[Task brief]: Starting at the line that has "the main zip" and stopping after the line that has "cad_parts[node].hide_render = cad_parts[node].hide_viewport", reproduce the listing below exactly; omit everything else.

[Provided material]:
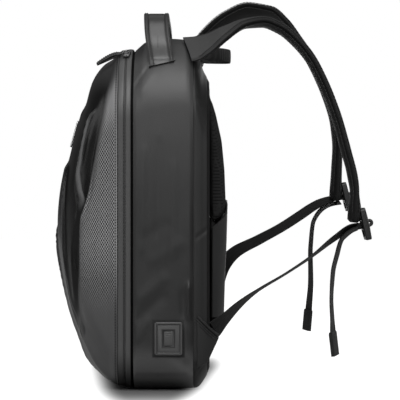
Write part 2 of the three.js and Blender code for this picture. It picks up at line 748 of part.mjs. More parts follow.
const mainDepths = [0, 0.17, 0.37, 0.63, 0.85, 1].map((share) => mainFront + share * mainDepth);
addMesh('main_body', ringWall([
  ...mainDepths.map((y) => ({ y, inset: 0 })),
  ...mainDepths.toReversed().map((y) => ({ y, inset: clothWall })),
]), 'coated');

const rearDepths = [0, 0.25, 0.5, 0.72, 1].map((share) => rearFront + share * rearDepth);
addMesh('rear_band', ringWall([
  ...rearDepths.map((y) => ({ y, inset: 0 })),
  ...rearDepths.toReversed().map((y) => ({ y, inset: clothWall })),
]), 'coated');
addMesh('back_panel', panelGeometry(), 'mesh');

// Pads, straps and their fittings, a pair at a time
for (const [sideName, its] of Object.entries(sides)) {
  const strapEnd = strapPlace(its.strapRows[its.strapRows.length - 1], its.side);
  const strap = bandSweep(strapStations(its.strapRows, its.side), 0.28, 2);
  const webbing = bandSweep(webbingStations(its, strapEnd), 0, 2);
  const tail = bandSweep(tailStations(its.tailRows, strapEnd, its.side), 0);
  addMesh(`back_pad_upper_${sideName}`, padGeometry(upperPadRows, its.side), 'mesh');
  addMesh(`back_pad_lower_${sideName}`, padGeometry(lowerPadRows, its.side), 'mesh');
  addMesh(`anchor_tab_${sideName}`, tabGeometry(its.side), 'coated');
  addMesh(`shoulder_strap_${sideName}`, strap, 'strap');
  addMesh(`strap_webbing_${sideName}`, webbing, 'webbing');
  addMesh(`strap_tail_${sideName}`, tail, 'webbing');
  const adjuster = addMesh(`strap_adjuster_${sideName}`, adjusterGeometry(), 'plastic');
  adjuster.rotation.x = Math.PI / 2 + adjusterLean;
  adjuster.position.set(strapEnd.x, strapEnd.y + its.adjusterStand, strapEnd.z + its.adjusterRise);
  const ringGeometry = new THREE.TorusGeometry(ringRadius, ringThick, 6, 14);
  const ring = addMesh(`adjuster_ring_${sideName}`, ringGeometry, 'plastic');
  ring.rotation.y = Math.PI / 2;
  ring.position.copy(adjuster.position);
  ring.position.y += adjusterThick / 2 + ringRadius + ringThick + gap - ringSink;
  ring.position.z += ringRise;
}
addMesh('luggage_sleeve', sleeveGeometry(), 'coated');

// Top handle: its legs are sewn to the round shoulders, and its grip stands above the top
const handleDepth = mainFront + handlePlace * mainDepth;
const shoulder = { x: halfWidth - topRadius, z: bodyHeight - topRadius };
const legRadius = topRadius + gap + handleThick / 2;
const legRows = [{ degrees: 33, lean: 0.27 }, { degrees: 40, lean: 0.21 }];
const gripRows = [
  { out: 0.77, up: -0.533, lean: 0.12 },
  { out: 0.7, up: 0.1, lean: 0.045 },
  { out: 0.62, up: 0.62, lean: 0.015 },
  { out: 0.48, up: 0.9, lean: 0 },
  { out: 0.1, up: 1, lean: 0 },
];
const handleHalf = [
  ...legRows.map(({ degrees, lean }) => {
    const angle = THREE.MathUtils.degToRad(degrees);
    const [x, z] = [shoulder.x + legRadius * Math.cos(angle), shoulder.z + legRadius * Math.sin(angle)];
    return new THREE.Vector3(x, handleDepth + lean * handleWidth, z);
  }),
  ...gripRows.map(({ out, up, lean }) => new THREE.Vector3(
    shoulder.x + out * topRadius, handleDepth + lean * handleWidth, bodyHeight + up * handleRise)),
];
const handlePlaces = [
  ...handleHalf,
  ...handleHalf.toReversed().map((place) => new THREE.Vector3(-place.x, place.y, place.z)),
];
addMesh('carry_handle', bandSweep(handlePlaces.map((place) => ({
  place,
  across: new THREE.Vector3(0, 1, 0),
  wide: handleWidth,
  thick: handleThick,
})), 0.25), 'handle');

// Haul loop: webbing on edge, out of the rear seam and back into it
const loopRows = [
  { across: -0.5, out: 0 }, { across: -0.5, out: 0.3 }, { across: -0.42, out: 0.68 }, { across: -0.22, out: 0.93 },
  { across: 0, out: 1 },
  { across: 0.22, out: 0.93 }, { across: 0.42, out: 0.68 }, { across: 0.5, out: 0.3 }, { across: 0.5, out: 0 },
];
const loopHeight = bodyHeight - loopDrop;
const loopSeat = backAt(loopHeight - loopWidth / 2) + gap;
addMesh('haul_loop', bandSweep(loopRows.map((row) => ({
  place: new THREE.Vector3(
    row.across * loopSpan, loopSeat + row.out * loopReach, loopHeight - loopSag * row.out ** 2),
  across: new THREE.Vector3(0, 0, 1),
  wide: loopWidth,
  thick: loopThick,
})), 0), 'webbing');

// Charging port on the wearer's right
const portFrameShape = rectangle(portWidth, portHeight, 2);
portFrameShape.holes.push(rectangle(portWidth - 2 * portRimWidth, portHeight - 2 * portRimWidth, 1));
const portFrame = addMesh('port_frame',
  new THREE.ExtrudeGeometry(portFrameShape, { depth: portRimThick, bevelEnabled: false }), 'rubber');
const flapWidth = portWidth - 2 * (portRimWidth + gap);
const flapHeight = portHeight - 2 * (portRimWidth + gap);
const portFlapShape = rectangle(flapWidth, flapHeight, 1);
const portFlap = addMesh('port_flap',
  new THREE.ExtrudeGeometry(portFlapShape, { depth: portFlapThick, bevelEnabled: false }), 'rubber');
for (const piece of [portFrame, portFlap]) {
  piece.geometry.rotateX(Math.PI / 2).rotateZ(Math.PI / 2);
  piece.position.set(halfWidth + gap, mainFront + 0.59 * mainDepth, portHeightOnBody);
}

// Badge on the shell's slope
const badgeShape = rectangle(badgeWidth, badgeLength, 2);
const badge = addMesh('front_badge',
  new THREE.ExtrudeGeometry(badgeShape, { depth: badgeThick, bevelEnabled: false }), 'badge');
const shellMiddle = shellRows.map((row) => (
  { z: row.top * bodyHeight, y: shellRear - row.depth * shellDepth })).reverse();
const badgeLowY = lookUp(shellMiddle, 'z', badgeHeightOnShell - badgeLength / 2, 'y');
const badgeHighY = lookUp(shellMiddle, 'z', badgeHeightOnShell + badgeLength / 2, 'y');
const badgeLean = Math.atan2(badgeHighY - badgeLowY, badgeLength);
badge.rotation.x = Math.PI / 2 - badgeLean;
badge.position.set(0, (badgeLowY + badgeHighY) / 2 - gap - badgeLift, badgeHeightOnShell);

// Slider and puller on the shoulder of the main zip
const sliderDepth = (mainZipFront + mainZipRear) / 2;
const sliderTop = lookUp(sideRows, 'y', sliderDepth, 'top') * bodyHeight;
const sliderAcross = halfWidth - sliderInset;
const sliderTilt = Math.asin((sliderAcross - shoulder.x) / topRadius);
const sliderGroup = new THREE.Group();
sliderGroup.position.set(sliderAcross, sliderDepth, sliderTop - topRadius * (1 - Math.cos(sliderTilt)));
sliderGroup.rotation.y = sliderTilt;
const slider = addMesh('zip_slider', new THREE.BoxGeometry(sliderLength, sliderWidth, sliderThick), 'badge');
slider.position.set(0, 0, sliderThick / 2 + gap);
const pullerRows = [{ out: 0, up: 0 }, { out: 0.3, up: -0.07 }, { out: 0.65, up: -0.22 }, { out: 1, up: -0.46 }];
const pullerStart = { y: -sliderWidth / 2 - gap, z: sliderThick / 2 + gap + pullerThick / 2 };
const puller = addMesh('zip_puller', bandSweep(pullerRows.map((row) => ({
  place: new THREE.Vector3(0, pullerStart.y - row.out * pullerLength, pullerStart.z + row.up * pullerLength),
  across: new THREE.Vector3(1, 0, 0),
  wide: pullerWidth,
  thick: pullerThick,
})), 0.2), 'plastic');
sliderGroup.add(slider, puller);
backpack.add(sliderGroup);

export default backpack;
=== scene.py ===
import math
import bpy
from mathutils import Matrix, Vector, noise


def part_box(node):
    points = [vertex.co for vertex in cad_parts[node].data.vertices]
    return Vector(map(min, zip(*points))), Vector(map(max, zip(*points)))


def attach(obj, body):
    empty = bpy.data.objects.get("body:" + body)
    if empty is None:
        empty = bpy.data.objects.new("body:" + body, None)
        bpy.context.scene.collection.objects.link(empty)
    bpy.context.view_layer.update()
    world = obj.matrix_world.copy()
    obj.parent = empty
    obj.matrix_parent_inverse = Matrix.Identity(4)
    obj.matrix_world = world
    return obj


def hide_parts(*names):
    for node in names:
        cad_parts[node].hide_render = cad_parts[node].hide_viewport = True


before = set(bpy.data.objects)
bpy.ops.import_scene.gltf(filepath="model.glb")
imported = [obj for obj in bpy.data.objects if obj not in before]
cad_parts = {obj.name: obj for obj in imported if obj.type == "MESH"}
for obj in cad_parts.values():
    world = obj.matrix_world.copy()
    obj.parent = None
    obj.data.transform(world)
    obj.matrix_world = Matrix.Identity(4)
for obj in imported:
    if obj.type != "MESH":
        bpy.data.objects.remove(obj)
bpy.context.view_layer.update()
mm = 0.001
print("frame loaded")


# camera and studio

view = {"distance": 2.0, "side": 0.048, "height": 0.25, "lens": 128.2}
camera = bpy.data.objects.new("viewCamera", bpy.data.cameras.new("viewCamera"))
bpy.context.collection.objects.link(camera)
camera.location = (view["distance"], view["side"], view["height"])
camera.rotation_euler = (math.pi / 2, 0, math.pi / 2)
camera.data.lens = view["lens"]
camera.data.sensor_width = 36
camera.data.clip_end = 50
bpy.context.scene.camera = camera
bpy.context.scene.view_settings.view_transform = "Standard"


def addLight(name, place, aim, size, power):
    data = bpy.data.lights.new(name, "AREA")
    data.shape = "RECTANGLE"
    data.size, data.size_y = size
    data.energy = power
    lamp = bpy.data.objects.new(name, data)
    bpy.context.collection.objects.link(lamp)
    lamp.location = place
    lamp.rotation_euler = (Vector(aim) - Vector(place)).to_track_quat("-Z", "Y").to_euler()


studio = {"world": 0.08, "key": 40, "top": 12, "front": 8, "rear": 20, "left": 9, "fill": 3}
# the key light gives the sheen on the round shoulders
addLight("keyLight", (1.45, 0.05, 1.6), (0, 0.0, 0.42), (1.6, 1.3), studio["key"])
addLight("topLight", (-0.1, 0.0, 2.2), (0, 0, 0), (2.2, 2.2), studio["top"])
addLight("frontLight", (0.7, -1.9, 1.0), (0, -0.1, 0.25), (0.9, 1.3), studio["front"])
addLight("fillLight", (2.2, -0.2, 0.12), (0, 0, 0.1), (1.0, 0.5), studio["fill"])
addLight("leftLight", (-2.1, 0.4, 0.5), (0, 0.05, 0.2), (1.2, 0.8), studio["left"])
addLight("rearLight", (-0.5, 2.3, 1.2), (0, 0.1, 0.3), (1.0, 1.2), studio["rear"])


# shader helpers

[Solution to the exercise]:
// Slider and puller on the shoulder of the main zip
const sliderDepth = (mainZipFront + mainZipRear) / 2;
const sliderTop = lookUp(sideRows, 'y', sliderDepth, 'top') * bodyHeight;
const sliderAcross = halfWidth - sliderInset;
const sliderTilt = Math.asin((sliderAcross - shoulder.x) / topRadius);
const sliderGroup = new THREE.Group();
sliderGroup.position.set(sliderAcross, sliderDepth, sliderTop - topRadius * (1 - Math.cos(sliderTilt)));
sliderGroup.rotation.y = sliderTilt;
const slider = addMesh('zip_slider', new THREE.BoxGeometry(sliderLength, sliderWidth, sliderThick), 'badge');
slider.position.set(0, 0, sliderThick / 2 + gap);
const pullerRows = [{ out: 0, up: 0 }, { out: 0.3, up: -0.07 }, { out: 0.65, up: -0.22 }, { out: 1, up: -0.46 }];
const pullerStart = { y: -sliderWidth / 2 - gap, z: sliderThick / 2 + gap + pullerThick / 2 };
const puller = addMesh('zip_puller', bandSweep(pullerRows.map((row) => ({
  place: new THREE.Vector3(0, pullerStart.y - row.out * pullerLength, pullerStart.z + row.up * pullerLength),
  across: new THREE.Vector3(1, 0, 0),
  wide: pullerWidth,
  thick: pullerThick,
})), 0.2), 'plastic');
sliderGroup.add(slider, puller);
backpack.add(sliderGroup);

export default backpack;
=== scene.py ===
import math
import bpy
from mathutils import Matrix, Vector, noise


def part_box(node):
    points = [vertex.co for vertex in cad_parts[node].data.vertices]
    return Vector(map(min, zip(*points))), Vector(map(max, zip(*points)))


def attach(obj, body):
    empty = bpy.data.objects.get("body:" + body)
    if empty is None:
        empty = bpy.data.objects.new("body:" + body, None)
        bpy.context.scene.collection.objects.link(empty)
    bpy.context.view_layer.update()
    world = obj.matrix_world.copy()
    obj.parent = empty
    obj.matrix_parent_inverse = Matrix.Identity(4)
    obj.matrix_world = world
    return obj


def hide_parts(*names):
    for node in names:
        cad_parts[node].hide_render = cad_parts[node].hide_viewport = True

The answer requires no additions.